Sample mean = $58. Pop. mean = $52

  1. The average GPA of students in 2001 at a private university was 3.37. A survey on a sample of 203 students from this university yielded an average GPA of 3.59 a decade later.

Sample mean = 3.59. Pop. mean = 3.37

Question 2

Researchers studying the relationship between honesty, age and self-control conducted an experiment on 160 children between the ages of 5 and 15. The researchers asked each child to toss a fair coin in private and to record the outcome (white or black) on a paper sheet, and said they would only reward children who report white. Half the students were explicitly told not to cheat and the others were not given any explicit instructions. Differences were observed in the cheating rates in the instruction and no instruction groups, as well as some differences across children’s characteristics within each group. (Bucciol and Piovesan 2011)

  1. Identify the population of interest and the sample in this study.
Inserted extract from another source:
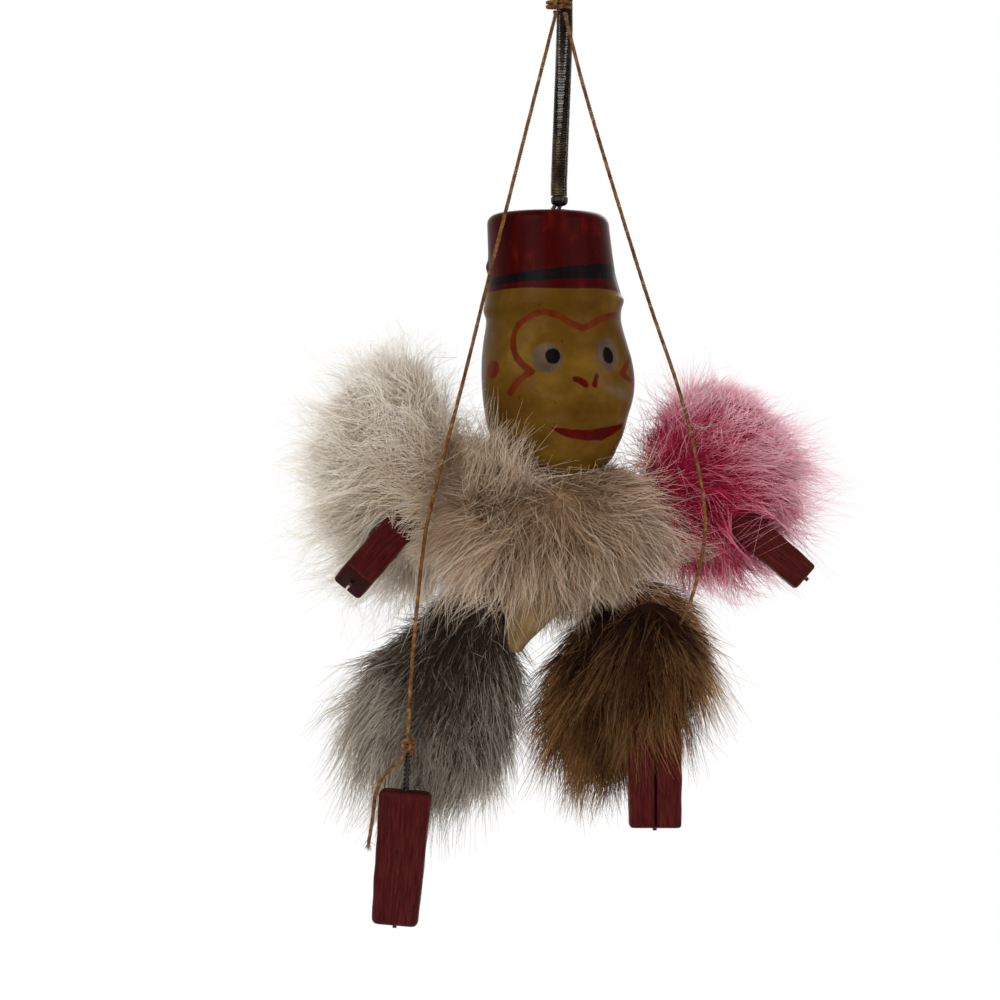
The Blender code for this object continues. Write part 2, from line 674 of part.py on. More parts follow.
def make_block(name, start, direction, size, width_hint, groove_side, parent):
    """A sawn stick of painted wood with a groove along one face that holds the limb's wire."""
    width, thickness, length = size
    frame = Matrix.Translation(start + direction.normalized() * length / 2) @ block_frame(
        direction, width_hint
    )
    shape = bmesh.new()
    bmesh.ops.create_cube(shape, size=1.0)
    bmesh.ops.scale(shape, vec=(width, thickness, length), verts=shape.verts)
    mesh = bpy.data.meshes.new(name)
    shape.to_mesh(mesh)
    shape.free()
    mesh.transform(frame)
    block = add_object(name, mesh, "red_wood", parent)
    bevel = block.modifiers.new("Worn edges", "BEVEL")
    bevel.width = BLOCK_EDGE
    bevel.segments = 2
    inner = LIMB_WIRE / 2 + SEAT_GAP
    depth = thickness / 2 + inner + 1 * MM
    shape = bmesh.new()
    bmesh.ops.create_cube(shape, size=1.0)
    bmesh.ops.scale(shape, vec=(GROOVE_WIDTH, depth, length + 4 * MM), verts=shape.verts)
    middle = groove_side * (depth / 2 - inner)
    bmesh.ops.translate(shape, vec=(0, middle, 0), verts=shape.verts)
    mesh = bpy.data.meshes.new(name + "_groove")
    shape.to_mesh(mesh)
    shape.free()
    mesh.transform(frame)
    if parent:
        mesh.transform(Matrix.Translation(-parent.location))
    groove = add_cutter(name + "_groove", mesh)
    groove.parent = parent
    cut(block, groove)
    return block


def limb_eye(pivot, normal, toward_point):
    """An eye round the pivot, open towards the limb, and the neck where the limb's wire leaves it."""
    toward = toward_point - pivot
    toward = (toward - toward.dot(normal) * normal).normalized()
    side = normal.cross(toward)
    points = arc(pivot, LIMB_EYE_RADIUS, toward, side, EYE_GAP_START, EYE_GAP_END, 14)
    points.append(pivot + toward * (LIMB_EYE_RADIUS + EYE_NECK))
    return points


def make_limb_wire(name, points, parent):
    return add_object(name, wire_mesh(name, points, LIMB_WIRE), "black_wire", parent)


def box_cutter(name, frame, size, parent=None):
    shape = bmesh.new()
    bmesh.ops.create_cube(shape, size=1.0)
    bmesh.ops.scale(shape, vec=size, verts=shape.verts)
    mesh = bpy.data.meshes.new(name)
    shape.to_mesh(mesh)
    shape.free()
    mesh.transform(frame)
    if parent:
        mesh.transform(Matrix.Translation(-parent.location))
    cutter = add_cutter(name, mesh)
    cutter.parent = parent
    return cutter


def hip_room(side, hip, outward):
    """The space beside the trunk that a leg's eye swings in."""
    inner = hip.x - outward * (LIMB_WIRE / 2 + SEAT_GAP)
    width = 2 * PIN_LENGTH
    frame = Matrix.Translation((inner + outward * width / 2, hip.y, hip.z))
    return box_cutter(side + "_hip_room", frame, (width, 2 * TORSO_HALF_DEPTH, HIP_ROOM_HEIGHT))


def stick_room(name, start, direction, size, width_hint, parent, opening=0.0):
    """The space that a stick and its clearance take out of the pelt round it, open to the front."""
    width, thickness, length = size
    frame = Matrix.Translation(start + direction.normalized() * length / 2) @ block_frame(
        direction, width_hint
    )
    frame = frame @ Matrix.Translation((0, opening / 2, 0))
    grown = tuple(side + 2 * SEAT_GAP for side in (width, thickness + opening, length))
    return box_cutter(name, frame, grown, parent)


def make_arm(side, shoulder, pelt_offset, radii, planes, hand_offset, direction, finish):
    pivot = add_pivot(side + "_shoulder", shoulder)
    start = shoulder + hand_offset
    size = (HAND_WIDTH, HAND_THICKNESS, HAND_LENGTH)
    hint = Vector((direction.z, 0, -direction.x))
    make_block(side + "_hand", start, direction, size, hint, -1, pivot)
    along = direction.normalized()
    eye = limb_eye(shoulder, Vector((0, 1, 0)), start)
    run = [start - along * WIRE_BEFORE_HAND, start + along * (HAND_LENGTH + NUB_LENGTH)]
    make_limb_wire(side + "_arm_wire", [*eye, *run], pivot)
    mesh = rounded_solid(side + "_arm_pelt", shoulder + pelt_offset, radii)
    press(mesh, shoulder + pelt_offset, planes)
    pelt = add_object(side + "_arm_pelt", mesh, finish, pivot)
    cut(pelt, wire_room(side + "_arm_wire_room", [eye[-1], *run], LIMB_WIRE, pivot))
    cut(pelt, stick_room(side + "_hand_room", start, direction, size, hint, pivot, HAND_OPENING))


def knot_mesh(name, place, along, inner_radius):
    """A thread wound twice round a wire and pulled tight."""
    frame = along.to_track_quat("Z", "Y").to_matrix().to_4x4()
    radius = inner_radius + SEAT_GAP + KNOT_THICKNESS / 2
    side, across, up = (frame.to_3x3() @ axis for axis in (Vector((1, 0, 0)), Vector((0, 1, 0)), along))
    points = arc(place, radius, side, across, 0, math.tau * 17 / 18, 17)
    mesh = wire_mesh(name, points, KNOT_THICKNESS, cyclic=True)
    tall = Matrix.Diagonal((1, 1, KNOT_TURNS, 1))
    stretch = Matrix.Translation(place) @ frame @ tall @ frame.inverted()
    mesh.transform(stretch @ Matrix.Translation(-place))
    shade(mesh, 70)
    return mesh


def make_leg(side, hip, knot, foot_offset, foot_direction, shape, groove_side, finish):
    length, half_width, lean, inner_lean = shape
    foot_top = hip + foot_offset
    pivot = add_pivot(side + "_hip", hip)
    size = (FOOT_WIDTH, FOOT_THICKNESS, FOOT_LENGTH)
    hint = Vector((1, 0, 0))
    make_block(side + "_foot", foot_top, foot_direction, size, hint, groove_side, pivot)
    eye = limb_eye(hip, Vector((1, 0, 0)), knot)
    along = foot_direction.normalized()
    run = [knot, foot_top - along * WIRE_BEFORE_FOOT, foot_top + along * (FOOT_LENGTH + NUB_LENGTH)]
    make_limb_wire(side + "_leg_wire", [*eye, *run], pivot)
    tie = knot_mesh(side + "_foot_knot", knot, (foot_top - knot).normalized(), LIMB_WIRE / 2)
    add_object(side + "_foot_knot", tie, "thread", pivot)
    down = Vector((-math.sin(lean), 0, -math.cos(lean)))
    centre = Vector((hip.x, LEG_PELT_Y, hip.z)) + down * (LEG_PELT_BELOW_PIVOT + length / 2)
    radii = Vector((half_width, LEG_PELT_HALF_DEPTH, length / 2))
    mesh = rounded_solid(side + "_leg_pelt", centre, radii, taper=0.4, lean=lean)
    to_trunk = math.copysign(math.cos(inner_lean), SPINE_X - hip.x)
    inward = Vector((to_trunk, 0, math.sin(inner_lean)))
    press(mesh, centre, [(hip + inward * LEG_BESIDE_TRUNK, inward)])
    pelt = add_object(side + "_leg_pelt", mesh, finish, pivot)
    cut(pelt, wire_room(side + "_leg_wire_room", [eye[-1], *run], LIMB_WIRE, pivot))
    cut(pelt, stick_room(side + "_foot_room", foot_top, foot_direction, size, hint, pivot))
    behind = LIMB_WIRE / 2 + KNOT_THICKNESS + 2 * SEAT_GAP
    notch = Matrix.Translation(knot + Vector((0, behind - KNOT_NOTCH_DEPTH / 2, 0)))
    notch_size = (2 * KNOT_NOTCH_RADIUS, KNOT_NOTCH_DEPTH, 2 * KNOT_NOTCH_RADIUS)
    cut(pelt, box_cutter(side + "_knot_notch", notch, notch_size, pivot))


def string_end(knot):
    """Where a string meets its foot's knot, just in front of it."""
    reach = LIMB_WIRE / 2 + SEAT_GAP + KNOT_THICKNESS + SEAT_GAP + STRING_DIAMETER / 2
    return knot + Vector((0, -reach, STRING_ABOVE_KNOT))


def make_string(name, corners, knot):
    route = [Vector(corner) * MM for corner in corners]
    route.append(string_end(knot))
    pivot = add_pivot(name + "_pivot", route[0])
    points = smooth_route(route, STRING_STEP)
    add_object(name, wire_mesh(name, points, STRING_DIAMETER), "thread", pivot)


def make_strings():
    top = Vector((0, 0, SPRING_TOP - TOP_KNOT_BELOW_SPRING_TOP))
    inner = SPRING_DIAMETER / 2
    add_object("string_top_knot", knot_mesh("string_top_knot", top, Vector((0, 0, 1)), inner), "thread")
    make_string("left_string", LEFT_STRING_ROUTE, LEFT_KNOT)
    make_string("right_string", RIGHT_STRING_ROUTE, RIGHT_KNOT)
    tail = smooth_route([Vector(corner) * MM for corner in TAIL_ROUTE], STRING_STEP)
    leg = bpy.data.objects["left_hip"]
    add_object("string_tail", wire_mesh("string_tail", tail, STRING_DIAMETER), "thread", leg)


clear_scene()
parts = make_collection("toy monkey")
cutters = make_collection("cutters")

figure = add_pivot("figure", Vector((SPINE_X, 0, SPRING_END_TOP)))
swivel = add_pivot("head_swivel", Vector((SPINE_X, 0, HEAD_TOP)))
make_hook()
make_spring()
end = make_spring_end(figure)
make_spine(figure)
make_head(swivel)
stop = make_head_stop(figure)
plug = make_neck_plug(figure)
make_links(figure)
torso = make_torso(figure)
bore = spine_room()
for piece in (stop, plug, torso):
    cut(piece, bore)
cut(end, arch_room())
cut(torso, bar_room("shoulder_bar_room", *shoulder_bar()))
cut(torso, bar_room("hip_bar_room", LEFT_HIP, RIGHT_HIP))
cut(torso, hip_room("left", LEFT_HIP, -1))
cut(torso, hip_room("right", RIGHT_HIP, 1))
make_arm(
    "left",
    LEFT_SHOULDER,
    LEFT_PELT_FROM_SHOULDER,
    LEFT_ARM_RADII,
    arm_planes(LEFT_SHOULDER, -1, LEFT_ARM_LOWERED, LEFT_ARM_BESIDE_HEAD),
    LEFT_HAND_FROM_SHOULDER,
    LEFT_HAND_DIRECTION,
    "white_fur",
)
make_arm(
    "right",
    RIGHT_SHOULDER,
    RIGHT_PELT_FROM_SHOULDER,
    RIGHT_ARM_RADII,
    arm_planes(RIGHT_SHOULDER, 1, RIGHT_ARM_LOWERED, RIGHT_ARM_BESIDE_HEAD),
    RIGHT_HAND_FROM_SHOULDER,
    RIGHT_HAND_DIRECTION,
    "pink_fur",
)
make_leg(
    "left",
    LEFT_HIP,
    LEFT_KNOT,
    LEFT_FOOT_FROM_HIP,
    LEFT_FOOT_DIRECTION,
    (LEFT_LEG_PELT_LENGTH, LEFT_LEG_PELT_HALF_WIDTH, LEFT_LEG_PELT_LEAN, LEFT_LEG_INNER_LEAN),
    1,
    "grey_fur",
)
make_leg(
    "right",
    RIGHT_HIP,
    RIGHT_KNOT,
    RIGHT_FOOT_FROM_HIP,
    RIGHT_FOOT_DIRECTION,
    (RIGHT_LEG_PELT_LENGTH, RIGHT_LEG_PELT_HALF_WIDTH, -RIGHT_LEG_PELT_LEAN, RIGHT_LEG_INNER_LEAN),
    -1,
    "brown_fur",
)
make_strings()
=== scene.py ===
import math

import bmesh
import bpy
import numpy as np
from mathutils import Matrix, Vector


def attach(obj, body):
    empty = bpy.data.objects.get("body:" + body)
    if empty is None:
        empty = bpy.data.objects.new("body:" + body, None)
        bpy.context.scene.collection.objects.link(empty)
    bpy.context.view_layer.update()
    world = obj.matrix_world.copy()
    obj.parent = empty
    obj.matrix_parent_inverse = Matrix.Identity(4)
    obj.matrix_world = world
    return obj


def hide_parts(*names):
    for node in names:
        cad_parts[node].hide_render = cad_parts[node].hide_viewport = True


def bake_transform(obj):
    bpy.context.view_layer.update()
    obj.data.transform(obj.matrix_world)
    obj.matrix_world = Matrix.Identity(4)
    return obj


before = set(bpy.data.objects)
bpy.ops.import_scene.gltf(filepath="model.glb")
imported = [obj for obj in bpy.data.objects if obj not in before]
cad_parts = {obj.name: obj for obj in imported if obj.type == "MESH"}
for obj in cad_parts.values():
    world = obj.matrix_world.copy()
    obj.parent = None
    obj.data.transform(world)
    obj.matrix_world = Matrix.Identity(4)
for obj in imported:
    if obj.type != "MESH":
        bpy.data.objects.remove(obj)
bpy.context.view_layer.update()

mm = 0.001
pixel = 0.19 * mm  # one pixel of the photograph, at the plane through the limbs


# Colour as seen on a screen, 0 to 255, to Blender's linear colour.
def srgb(red, green, blue):
    linear = []
    for value in (red, green, blue):
        value = value / 255
        linear.append(value / 12.92 if value <= 0.04045 else ((value + 0.055) / 1.055) ** 2.4)
    return (*linear, 1.0)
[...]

Pop = all children aged 5 to 15

Sample = 160 children between ages 5 and 15

  1. Comment on whether the results of the study can be generalized to the population, and if the findings of the study can be used to establish causal relationships

No generalizations, as this was not a random sample. Yes to causal claims, as this did have randomization (we are told it was an ‘experiment’).

Question 3

Researchers investigating the effects of gamification (application of game-design elements and game principles in non-game contexts) on learning statistics randomly assigned 365 college students in a statistics course to one of four groups; one of these groups had no reading exercises and no gamification, one group had reading but no gamification, one group had gamification but no reading, and a final group had gamification and reading. Students in all groups also attended lectures. The study found that gamification had a positive impact on student learning compared to traditional teaching methods involving reading exercises. (Legaki et al. 2020)

  1. Identify the population of interest and the sample in this study.

Pop = all college students

Sample = 365 college students in one statistics course

  1. Comment on whether the results of the study can be generalized to the population, and if the findings of the study can be used to establish causal relationships.

No generalization, we don’t have a random sample and it certainly won’t be representative. Yes to causal claims, as there was randomization.


Question 4

In a public health study on the effects of consumption of fruits and vegetables on psychological well-being in young adults, participants were randomly assigned to three groups: (1) diet-as-usual, (2) an ecological momentary intervention involving text message reminders to increase their fruits and vegetable consumption plus a voucher to purchase them, or (3) a fruit and vegetable intervention in which participants were given two additional daily servings of fresh fruits and vegetables to consume on top of their normal diet. Participants were asked to take a nightly survey on their smartphones. Participants were student volunteers at the University of Otago, New Zealand. At the end of the 14-day study, only participants in the third group showed improvements to their psychological well-being across the 14-days relative to the other groups. (Conner et al. 2017)

  1. What type of study is this, how do you know?

Experiment. There was randomization.

  1. Identify the explanatory and response variables.

Response = psychological well being score, explanatory = fruit consumption

  1. Comment on whether the results of the study can be generalized to the population.

No. Students were volunteers, so this is not a random sample.

  1. Comment on whether the results of the study can be used to establish causal relationships.

Yes. Students were randomly assigned to the treatment groups.

  1. A newspaper article reporting on the study states, “The results of this study provide proof that giving young adults fresh fruits and vegetables to eat can have psychological benefits, even over a brief period of time.” How would you suggest revising this statement so that it can be supported by the study?

“The results of this study provide evidence (not PROOF) that giving NZ college students fresh fruit and vegetables improves psychological well-being.”